_WHAT THIS TASK INVOLVES:_
Return the records that follow, matching each one exactly.

Begin ENTRIES PROVIDED

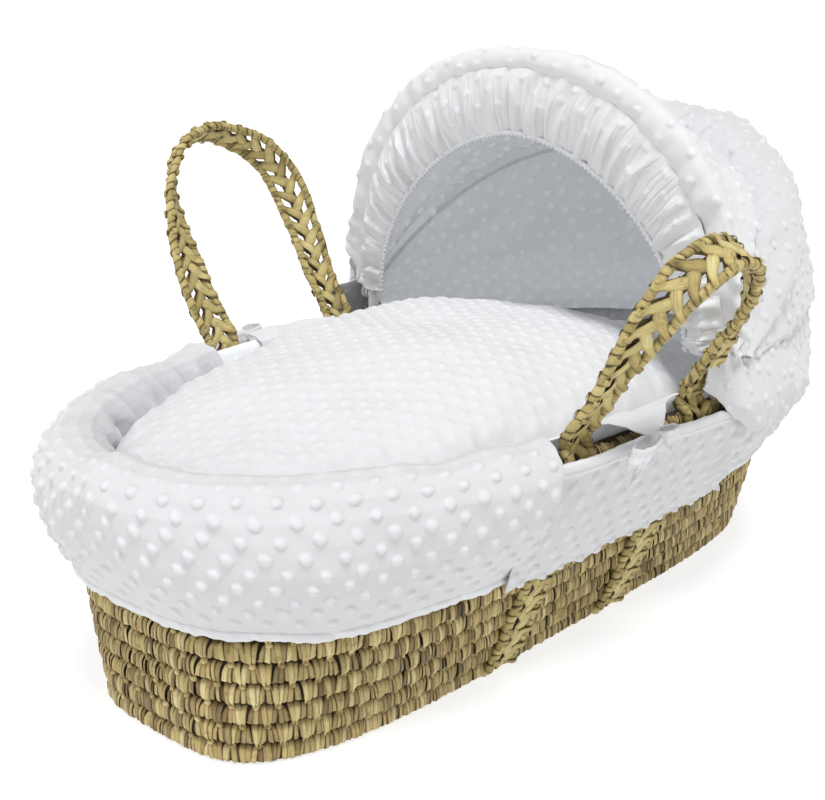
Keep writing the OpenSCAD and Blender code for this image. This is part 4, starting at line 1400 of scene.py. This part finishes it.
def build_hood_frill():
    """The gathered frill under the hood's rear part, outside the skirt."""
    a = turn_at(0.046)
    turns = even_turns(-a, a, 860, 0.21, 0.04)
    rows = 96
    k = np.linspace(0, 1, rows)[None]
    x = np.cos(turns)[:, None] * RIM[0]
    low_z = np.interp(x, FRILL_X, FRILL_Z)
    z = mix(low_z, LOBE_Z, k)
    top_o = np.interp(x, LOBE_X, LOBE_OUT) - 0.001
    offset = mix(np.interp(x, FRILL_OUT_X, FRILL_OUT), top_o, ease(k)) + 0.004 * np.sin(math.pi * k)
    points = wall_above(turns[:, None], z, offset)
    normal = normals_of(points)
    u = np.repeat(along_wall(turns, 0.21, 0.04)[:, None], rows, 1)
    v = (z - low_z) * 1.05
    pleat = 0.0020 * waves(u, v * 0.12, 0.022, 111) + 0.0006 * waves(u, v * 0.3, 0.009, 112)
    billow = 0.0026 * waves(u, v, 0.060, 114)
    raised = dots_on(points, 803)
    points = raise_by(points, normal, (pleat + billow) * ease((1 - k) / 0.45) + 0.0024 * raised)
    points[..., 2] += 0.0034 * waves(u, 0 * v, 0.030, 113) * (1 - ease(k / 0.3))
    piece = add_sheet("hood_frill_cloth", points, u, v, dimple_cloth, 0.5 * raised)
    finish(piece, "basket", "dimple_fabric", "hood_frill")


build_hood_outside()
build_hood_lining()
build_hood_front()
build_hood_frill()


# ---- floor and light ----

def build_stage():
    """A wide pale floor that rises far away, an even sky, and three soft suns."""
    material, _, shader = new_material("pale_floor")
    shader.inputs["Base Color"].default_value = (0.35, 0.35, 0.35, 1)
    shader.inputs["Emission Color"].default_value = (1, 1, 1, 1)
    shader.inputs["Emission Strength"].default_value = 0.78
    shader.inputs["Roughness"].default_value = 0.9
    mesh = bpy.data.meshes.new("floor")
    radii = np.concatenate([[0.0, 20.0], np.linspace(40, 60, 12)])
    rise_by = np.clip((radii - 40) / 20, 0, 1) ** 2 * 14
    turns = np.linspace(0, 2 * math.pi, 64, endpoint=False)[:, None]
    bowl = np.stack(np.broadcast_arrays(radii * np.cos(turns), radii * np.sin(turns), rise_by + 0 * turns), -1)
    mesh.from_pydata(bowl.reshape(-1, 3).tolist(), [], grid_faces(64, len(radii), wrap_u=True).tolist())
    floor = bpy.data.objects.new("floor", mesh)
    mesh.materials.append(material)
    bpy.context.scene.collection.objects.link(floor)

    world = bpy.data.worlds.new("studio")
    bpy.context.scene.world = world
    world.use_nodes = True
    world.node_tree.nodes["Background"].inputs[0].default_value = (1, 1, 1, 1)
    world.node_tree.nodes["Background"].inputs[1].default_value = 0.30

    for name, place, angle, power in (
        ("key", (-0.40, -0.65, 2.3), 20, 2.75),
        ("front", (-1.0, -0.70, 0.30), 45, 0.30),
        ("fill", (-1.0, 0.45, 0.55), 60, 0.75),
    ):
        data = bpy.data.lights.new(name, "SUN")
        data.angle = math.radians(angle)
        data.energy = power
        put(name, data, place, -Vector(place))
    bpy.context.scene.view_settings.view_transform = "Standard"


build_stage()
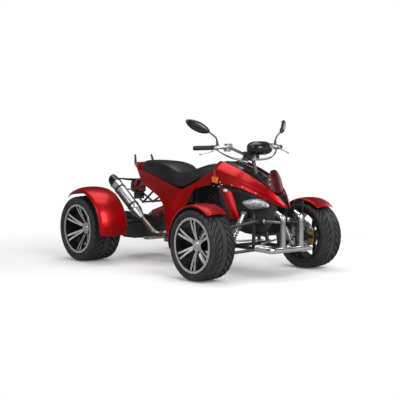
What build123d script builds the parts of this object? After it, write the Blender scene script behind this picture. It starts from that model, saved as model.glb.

End ENTRIES PROVIDED

_WRITTEN REPLY:_
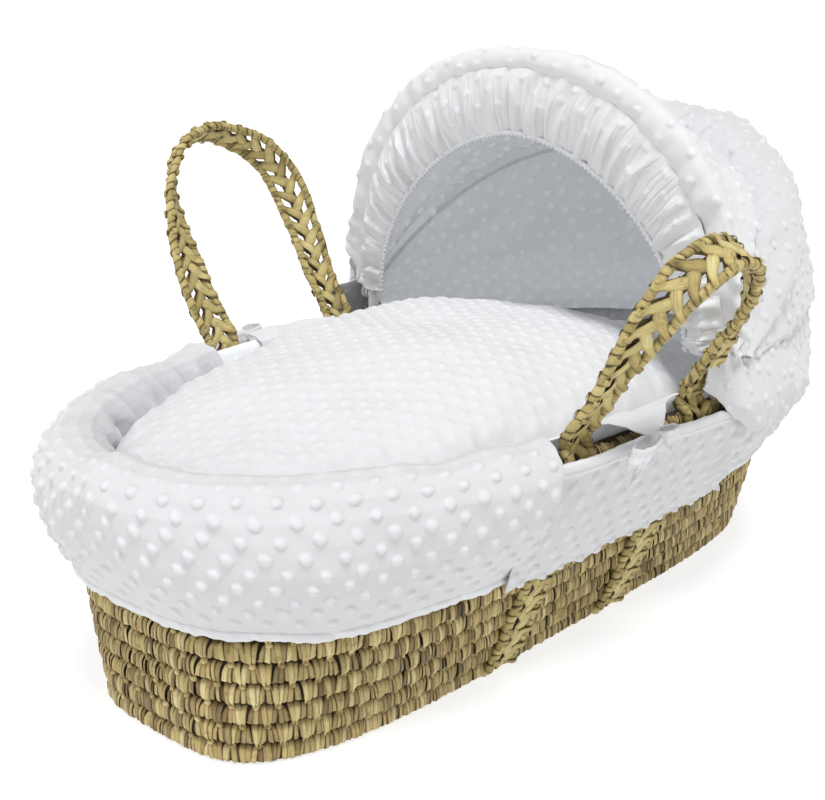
Keep writing the OpenSCAD and Blender code for this image. This is part 4, starting at line 1400 of scene.py. This part finishes it.
def build_hood_frill():
    """The gathered frill under the hood's rear part, outside the skirt."""
    a = turn_at(0.046)
    turns = even_turns(-a, a, 860, 0.21, 0.04)
    rows = 96
    k = np.linspace(0, 1, rows)[None]
    x = np.cos(turns)[:, None] * RIM[0]
    low_z = np.interp(x, FRILL_X, FRILL_Z)
    z = mix(low_z, LOBE_Z, k)
    top_o = np.interp(x, LOBE_X, LOBE_OUT) - 0.001
    offset = mix(np.interp(x, FRILL_OUT_X, FRILL_OUT), top_o, ease(k)) + 0.004 * np.sin(math.pi * k)
    points = wall_above(turns[:, None], z, offset)
    normal = normals_of(points)
    u = np.repeat(along_wall(turns, 0.21, 0.04)[:, None], rows, 1)
    v = (z - low_z) * 1.05
    pleat = 0.0020 * waves(u, v * 0.12, 0.022, 111) + 0.0006 * waves(u, v * 0.3, 0.009, 112)
    billow = 0.0026 * waves(u, v, 0.060, 114)
    raised = dots_on(points, 803)
    points = raise_by(points, normal, (pleat + billow) * ease((1 - k) / 0.45) + 0.0024 * raised)
    points[..., 2] += 0.0034 * waves(u, 0 * v, 0.030, 113) * (1 - ease(k / 0.3))
    piece = add_sheet("hood_frill_cloth", points, u, v, dimple_cloth, 0.5 * raised)
    finish(piece, "basket", "dimple_fabric", "hood_frill")


build_hood_outside()
build_hood_lining()
build_hood_front()
build_hood_frill()


# ---- floor and light ----

def build_stage():
    """A wide pale floor that rises far away, an even sky, and three soft suns."""
    material, _, shader = new_material("pale_floor")
    shader.inputs["Base Color"].default_value = (0.35, 0.35, 0.35, 1)
    shader.inputs["Emission Color"].default_value = (1, 1, 1, 1)
    shader.inputs["Emission Strength"].default_value = 0.78
    shader.inputs["Roughness"].default_value = 0.9
    mesh = bpy.data.meshes.new("floor")
    radii = np.concatenate([[0.0, 20.0], np.linspace(40, 60, 12)])
    rise_by = np.clip((radii - 40) / 20, 0, 1) ** 2 * 14
    turns = np.linspace(0, 2 * math.pi, 64, endpoint=False)[:, None]
    bowl = np.stack(np.broadcast_arrays(radii * np.cos(turns), radii * np.sin(turns), rise_by + 0 * turns), -1)
    mesh.from_pydata(bowl.reshape(-1, 3).tolist(), [], grid_faces(64, len(radii), wrap_u=True).tolist())
    floor = bpy.data.objects.new("floor", mesh)
    mesh.materials.append(material)
    bpy.context.scene.collection.objects.link(floor)

    world = bpy.data.worlds.new("studio")
    bpy.context.scene.world = world
    world.use_nodes = True
    world.node_tree.nodes["Background"].inputs[0].default_value = (1, 1, 1, 1)
    world.node_tree.nodes["Background"].inputs[1].default_value = 0.30

    for name, place, angle, power in (
        ("key", (-0.40, -0.65, 2.3), 20, 2.75),
        ("front", (-1.0, -0.70, 0.30), 45, 0.30),
        ("fill", (-1.0, 0.45, 0.55), 60, 0.75),
    ):
        data = bpy.data.lights.new(name, "SUN")
        data.angle = math.radians(angle)
        data.energy = power
        put(name, data, place, -Vector(place))
    bpy.context.scene.view_settings.view_transform = "Standard"


build_stage()
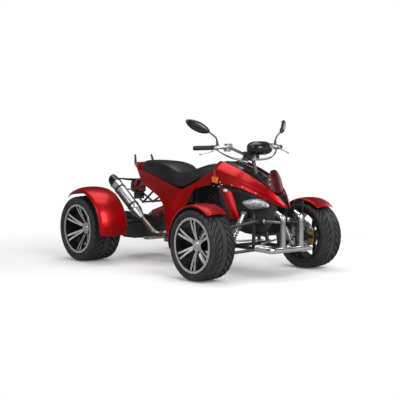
What build123d script builds the parts of this object? After it, write the Blender scene script behind this picture. It starts from that model, saved as model.glb.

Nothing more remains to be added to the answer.